When you're working with teammates, how do you think about their propensity to spend time and attention? Like a marketer, we need to consider the time/value trade-offs our colleagues are making. Yes, sometimes they are paid to do work with us, but better if we can make that easier to do. And more and more, people aren't formally paid to be part of a team, but do so for more complex reasons. Understanding time and attention will help you better understand the relationships you have with these colleagues.

Ott's New Rules:

  • Capture opportunities that emerge from multitasking and distraction
  • Differentiate on customer time priorities
  • View customer as situational: e.g., behavior time preferences and triggers
  • Grow by shifting time boundaries
  • Focus on customer time to evaluate, set up, and consumer a product
  • Create advantage through customer inertia and time-relevant value

Ott's description of the value of triggers was especially useful for me.
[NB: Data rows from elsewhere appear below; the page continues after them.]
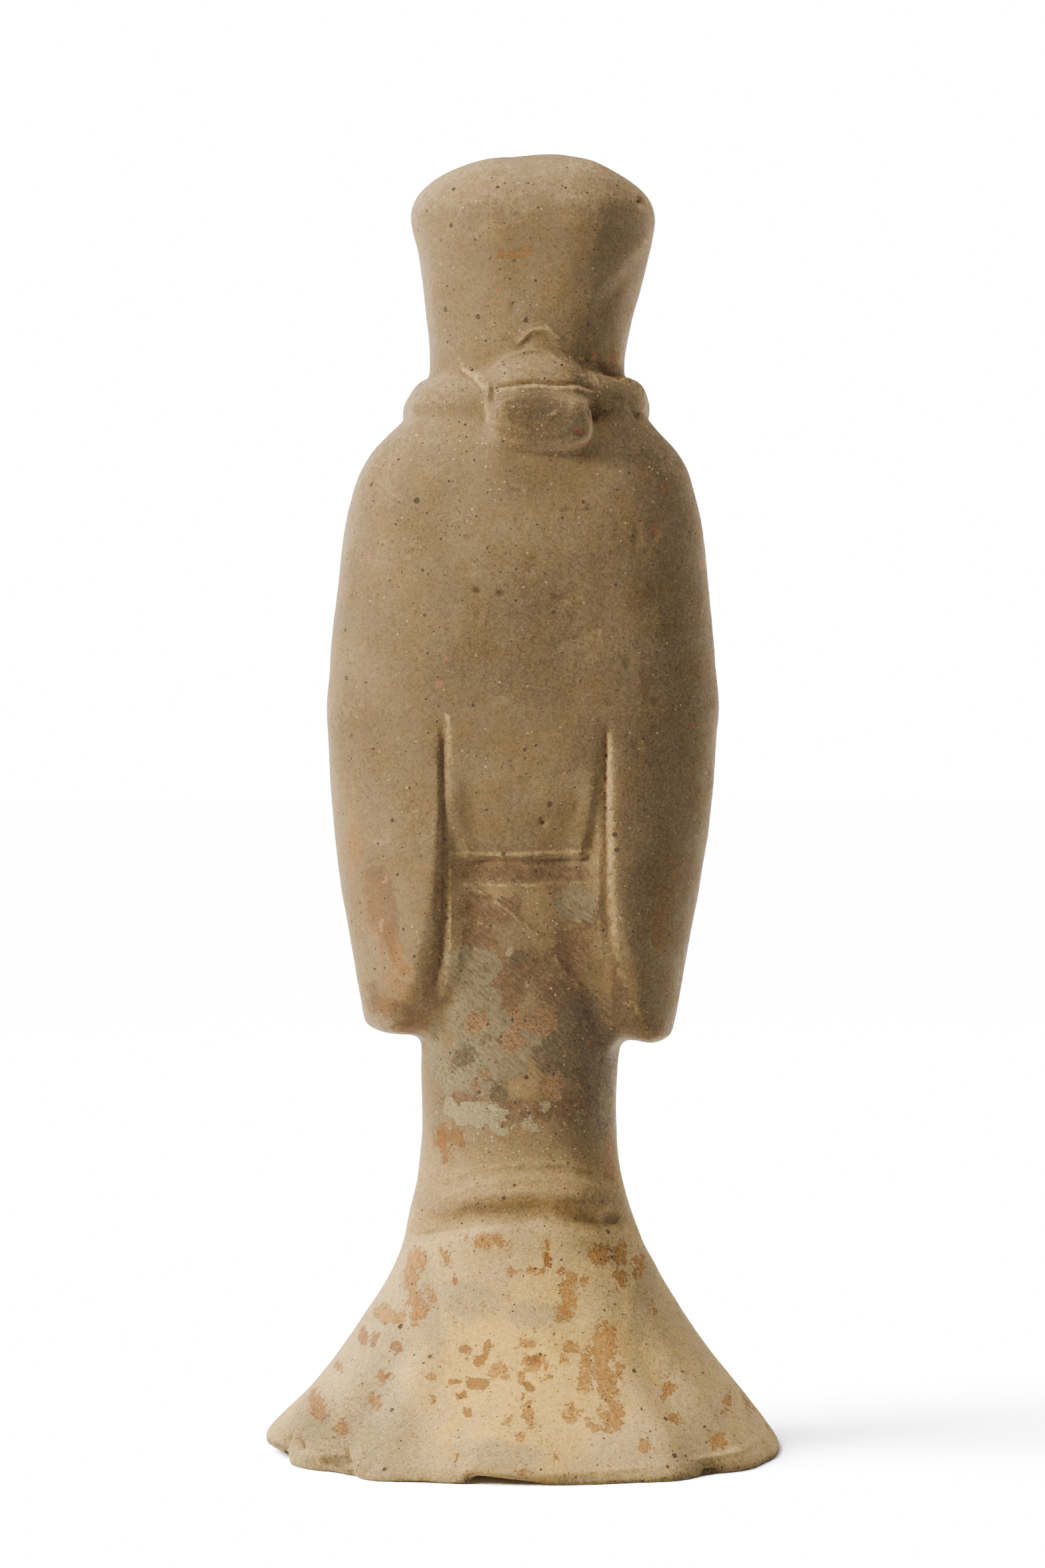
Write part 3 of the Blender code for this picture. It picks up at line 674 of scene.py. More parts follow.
# Pale edges, worn clay in part and painted highlights in part where an edge or a face catches the light,
# such as the jacket's lower edge and the right sleeve's inner face: points across and up, half width,
# strength.
PALE_EDGES_AND_HIGHLIGHTS = (
    (((29.6, 247.8), (5, 247.2), (-31, 248.8)), 1.1, 1.0),
    (((30.2, 245), (29.8, 228), (30.2, 207), (32, 190)), 1.0, 0.55),
    (((-31.2, 303), (-31.0, 249), (-31.2, 222), (-33, 207)), 0.8, 0.5),
    (
        ((-35.2, 300), (-35.8, 262), (-36.6, 235), (-38, 213), (-40.4, 199), (-44, 186), (-51, 178)),
        1.8,
        0.9,
    ),
    (((28.6, 234.8), (4, 234.4), (-30, 235.6)), 1.1, 0.6),
    (((22, 234.4), (12, 228.5), (-0.7, 218.5), (-9.5, 210.5)), 1.1, 0.6),
    (((-12.6, 205.4), (-18.9, 196.6), (-26.2, 190.5)), 0.8, 0.5),
    (((3.2, 455.3), (-2.8, 461), (-5.9, 462.2), (-10.4, 462.2), (-16, 457)), 0.9, 0.9),
    (((26.6, 448.4), (20, 443.4), (15.4, 437)), 1.2, 0.9),
    (((11.6, 434.6), (8.8, 437), (-5, 438.4), (-14, 437.6), (-23, 438), (-31, 435.4)), 0.8, 0.9),
    (((13.8, 440), (14.6, 431), (14.2, 423)), 0.8, 0.9),
    (((30.6, 306), (30.0, 296), (29.6, 283)), 1.4, 0.9),
    (((-24, 452), (-27, 446), (-31, 440)), 1.4, 0.9),
    (((34, 93.2), (20.7, 95.6), (5.7, 97.6), (-8, 98.6)), 1.0, 0.9),
    (((-9.6, 424.6), (-14.9, 427.8)), 0.9, 0.9),
)
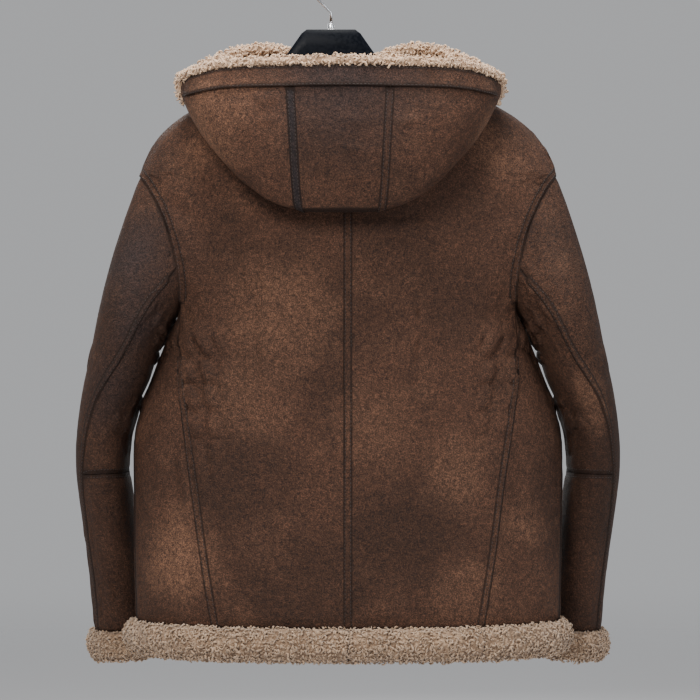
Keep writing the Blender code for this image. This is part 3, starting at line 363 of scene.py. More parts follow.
def modified(bm, kind, **settings):
    """The bmesh with one modifier applied, as a new bmesh."""
    mesh = bpy.data.meshes.new("rough")
    bm.to_mesh(mesh)
    bm.free()
    obj = bpy.data.objects.new("rough", mesh)
    bpy.context.scene.collection.objects.link(obj)
    modifier = obj.modifiers.new("finer", kind)
    for name, value in settings.items():
        setattr(modifier, name, value)
    graph = bpy.context.evaluated_depsgraph_get()
    mesh = bpy.data.meshes.new_from_object(obj.evaluated_get(graph))
    bm = bmesh.new()
    bm.from_mesh(mesh)
    bpy.data.meshes.remove(mesh)
    bpy.data.objects.remove(obj)
    return bm


def subdivided(bm, levels):
    """Catmull-Clark subdivision, as a new bmesh."""
    return modified(bm, "SUBSURF", levels=levels, render_levels=levels)


def coordinates(bm):
    bm.verts.ensure_lookup_table()
    bm.normal_update()
    points = np.array([v.co[:] for v in bm.verts])
    normals = np.array([v.normal[:] for v in bm.verts])
    return points, normals


def move(bm, points):
    for vert, point in zip(bm.verts, points):
        vert.co = point


def leather_mask(bm):
    """1 for each point that a face of the leather side touches, else 0."""
    mask = np.zeros(len(bm.verts))
    for face in bm.faces:
        if face.material_index == LEATHER:
            for vert in face.verts:
                mask[vert.index] = 1.0
    return mask


def store(bm, name, values):
    layer = bm.verts.layers.float.new(name)
    for vert, value in zip(bm.verts, values):
        vert[layer] = value


def nearest(points, targets):
    """Distance from each point to the nearest target."""
    tree = BVHTree.FromPolygons([tuple(t) for t in targets],
                                [(i, i + 1, i) for i in range(0, len(targets) - 1, 2)])
    return np.array([tree.find_nearest(Vector(p))[3] for p in points])


def piece(name, bm, materials):
    """Finish a bmesh as one object of the model."""
    mesh = bpy.data.meshes.new(name)
    bm.to_mesh(mesh)
    bm.free()
    mesh.shade_smooth()
    for material in materials:
        mesh.materials.append(material)
    obj = bpy.data.objects.new(name, mesh)
    bpy.context.scene.collection.objects.link(obj)
    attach(obj, "root")
    return obj


# ---------------------------------------------------------------- leather panels
def rim_lines(bm):
    """End points of the edges between leather side and rim, two by two."""
    ends = []
    for edge in bm.edges:
        kinds = {face.material_index for face in edge.link_faces}
        if kinds == {LEATHER, RIM}:
            ends += [edge.verts[0].co[:], edge.verts[1].co[:]]
    return np.array(ends)


def fold_height(points):
    """Height of the folds above the plain surface, for points on the back."""
    flat = on_plane(points)
    height = np.zeros(len(points))
    for pixels, width, rise in FOLDS:
        line = np.array([from_pixel(*p) for p in pixels])
        wobble = 0.25 * width * rough(points, 0.03, 5)
        distance, at = to_line(flat, line)
        fade = np.sin(np.pi * np.clip(at, 0.0, 1.0)) ** 0.6 * (distance < 4 * width)
        height += rise * fade * falloff(distance + wobble, width)
    return height * np.clip(points[:, 1] / 0.03, 0.0, 1.0)


def soft_shape(points, seam):
    """How far the leather stands off the plain surface."""
    puff = PUFF - SEAM_DIP * falloff(seam, SEAM_REACH)
    slow = 0.0018 * rough(points * [1, 1, 0.6], 0.085, 11) + 0.0010 * rough(points * [1, 1, 0.7], 0.038, 12)
    small = 0.00040 * rough(points, 0.014, 13)
    calm = 1.0 - 0.75 * falloff(seam, SEAM_REACH)
    return puff + calm * (FOLD_STRENGTH * fold_height(points) + slow + small)


def evened(bm, values, times):
    """Values at a mesh's points, averaged with their neighbours' a number of times."""
    ends = np.array([[v.index for v in e.verts] for e in bm.edges])
    number = 1.0 + np.bincount(ends.ravel(), minlength=len(values))
    for _ in range(times):
        total = values.copy()
        np.add.at(total, ends[:, 0], values[ends[:, 1]])
        np.add.at(total, ends[:, 1], values[ends[:, 0]])
        values = (total.T / number).T
    return values


def underarm_fullness(bm, points, normals, sleeve):
    """The spare leather below the armhole, where body and sleeve bulge towards each other."""
    outward = np.sign(points[:, 0] - CAMERA_AT[0]) * normals[:, 0]
    facing = np.clip((-outward if sleeve else outward) * 1.4 - 0.4, 0.0, 1.0)
    level = falloff(points[:, 2] - UNDERARM_Z[0], UNDERARM_Z[1])
    return UNDERARM_FULLNESS * evened(bm, facing, UNDERARM_EVENING) * level


def neighbours():
    """A search tree over every CAD node apart from the strips, which are laid on afterwards."""
    points, faces, count = [], [], 0
    for name, obj in frame["nodes"].items():
        if name in STRIPS:
            continue
        mesh = obj.data
        points += [v.co[:] for v in mesh.vertices]
        faces += [[v + count for v in f.vertices] for f in mesh.polygons]
        count = len(points)
    return BVHTree.FromPolygons(points, faces)


def room(points, normals, outside, tree):
    """How far each point can move outwards and still leave most of the gap to what lies there."""
    free = np.full(len(points), 1.0)
    for i in np.flatnonzero(outside):
        normal = Vector(normals[i])
        _, _, _, distance = tree.ray_cast(Vector(points[i]) + normal * 0.0003, normal, GAP_REACH)
        if distance is not None:
            free[i] = ROOM_SHARE * distance
    return free


def run_points(runs):
    """End points of the pieces of runs, two by two."""
    return np.array([p for run in runs for a, b in zip(run, run[1:]) for p in (a[0], b[0])])


def closed_flush(run):
    """Whether a run is a shoulder seam, which is pressed flat and shows no line."""
    spots = np.array([p for p, _ in run])
    across = np.ptp(spots[:, 0])
    outermost = np.abs(spots[:, 0] - CAMERA_AT[0]).max()
    return spots[:, 2].min() > SHOULDER_Z and across > SHOULDER_WIDTH and outermost > SHOULDER_OUT


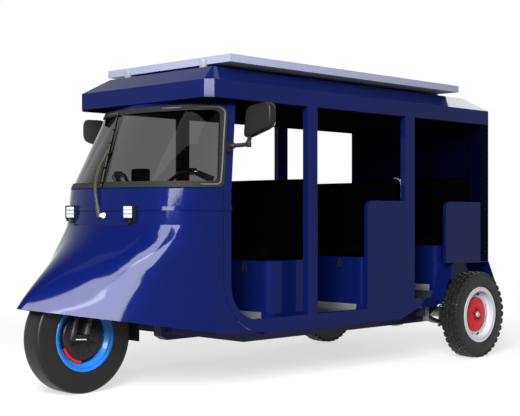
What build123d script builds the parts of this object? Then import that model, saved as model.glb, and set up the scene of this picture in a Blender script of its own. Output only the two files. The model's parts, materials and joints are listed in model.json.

In collaboration, for example, we need triggers to help people design their work, triggers for participation in work with us given a complex multitasking environment, and triggers for planning next steps. In my own book, The Plugged-in Manager, I offer "stop-look-listen" as the first practice to follow. This is a similar triggering approach, but can be improved upon by considerations of where the people are in terms of their time and attention.

Read The 24-Hour Customer if you are interested in how your customers interact with your products and brand. However, even if this isn't your focus, read the book for the insights it gives for broader human interactions, and learn a some marketing as a bonus.